The diamond was once the most mysterious stone in existence, the only one unable to be altered by human interaction. Over many millennia, humans made small advancements in knowledge or technology that allowed for us to slowly, yet exponentially increase our ability to maximize life inside these beautiful miracles of nature. First, different types of skeifs allowed for stones to actually be polished, and primitive forms of diamond saws allowed for stones to be shaped with cleaving. Things kept moving forward and eventually there was a breaking point. The steam powered and then electric powered bruting machines were invented towards the end of the 19th century, in 1919 Marcel showed the world the math that proved how to maximize sparkle from a diamond, and in 1926, the electric diamond saw was invented, which allowed for more precise sawing of a diamond.

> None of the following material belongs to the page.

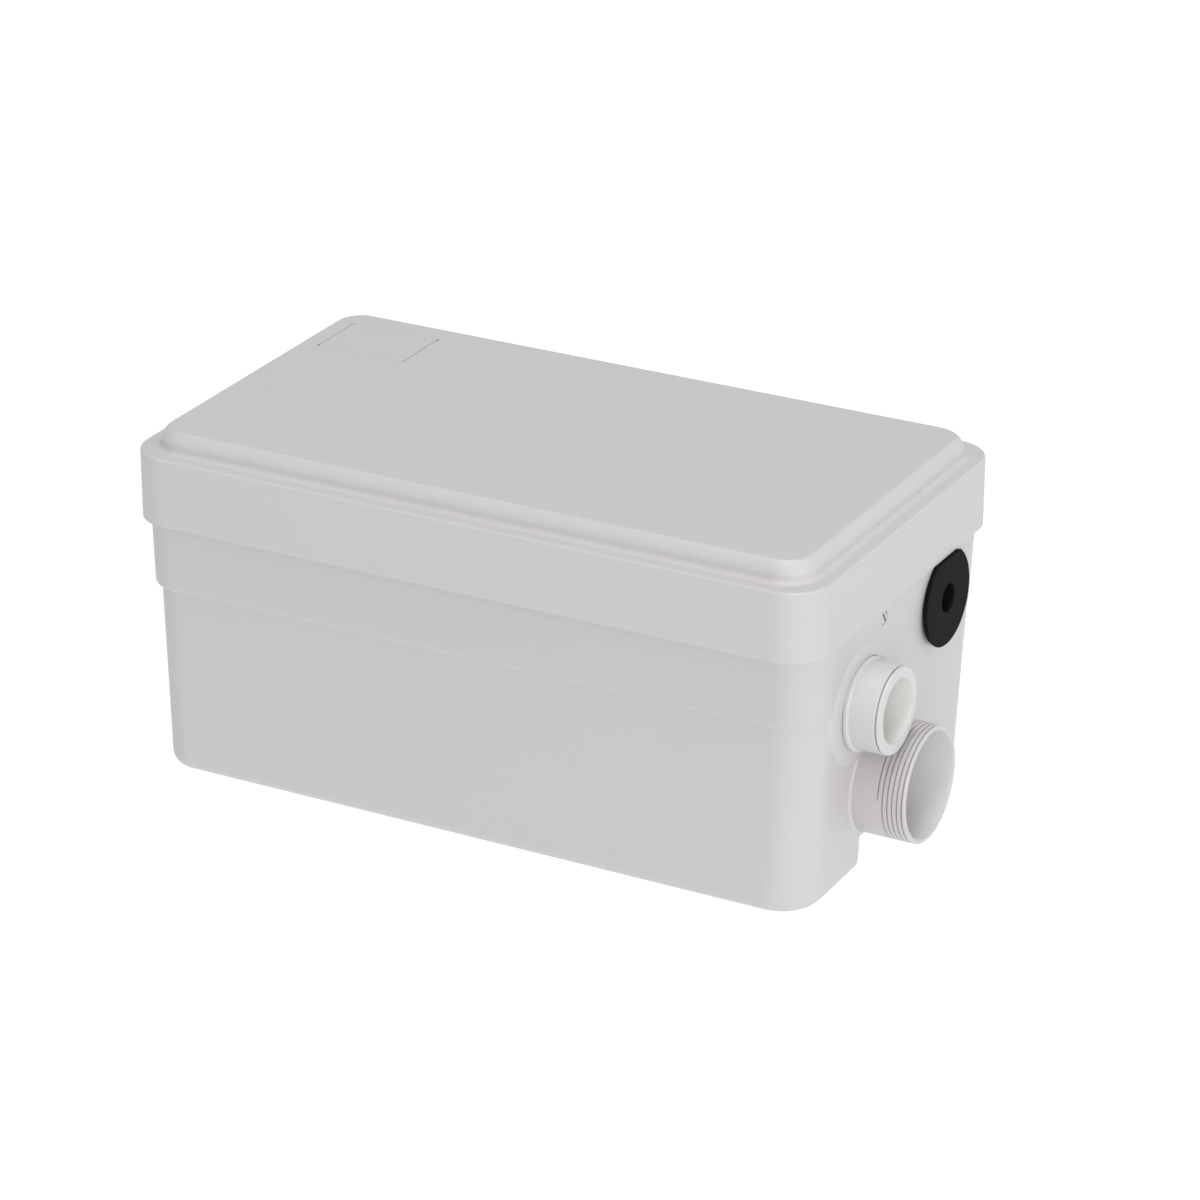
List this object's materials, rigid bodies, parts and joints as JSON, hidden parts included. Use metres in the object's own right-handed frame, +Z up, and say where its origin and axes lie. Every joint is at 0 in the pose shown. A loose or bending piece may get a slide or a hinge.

In a very short period of time (1870s to 1920s – about 50 years) the tools for how to fashion a diamond came into existence, as did the fundamental knowledge for how to unlock its beauty, as did new sources of natural diamonds that were finally able to satiate the world’s hunger for them. Fast forward to today, and diamond cutting is controlled more by AI, lasers, computers and other machines than it is by humans. Humans have finally conquered the unbreakable stone.

Planning:

Decades ago, it took a seasoned diamond cutter to look into a rough diamond to find all inclusions and blemishes before planning out the shape of the final stone(s). Today, laser mapping documents every detail of the stone, and AI powered planning technology proposes to the user how to maximize profit from the diamond.

Marking:

Marking is when a diamond cutter makes a mark on the stone to suggest where it needs to be cut to create the desired shape. Many decades ago, this was accomplished with ink from a pen. The 21st century diamond cutter will use a laser to etch a mark in the stone to guide the cut. Considering the slightest wrong angle or location could be catastrophic to the stone, things have come a long way.

Cleaving/Sawing:

Once upon a time, the only way known to break a diamond in two pieces was to hit the stone at its weakest plane with a hammer. Then, many years later, the diamond saw (a saw coated with diamond dust) allowed to diamonds to be sawed apart, but that took excessive human capital and oh so much time. Diamond cutters of today have access to lasers and other types of cutting machines that allow us to do the work much more precisely and much faster.

Bruting/Polishing:

Bruting is when a rough diamond is shaped into the general end shape of the stone, and polishing is the practice of adding facets to maximize the light reflection through the top of the stone. These processes used to be painfully slow and take a toll on the humans working these machines. Once again, in the 21st century, technology has opened up new doors and possibilities. Machines are now capable of creating the ideal shape for the stone, without worrying about a human’s ability for errors, and automated faceting machines can place every facet exactly in the right spot to maximize brilliance or profit.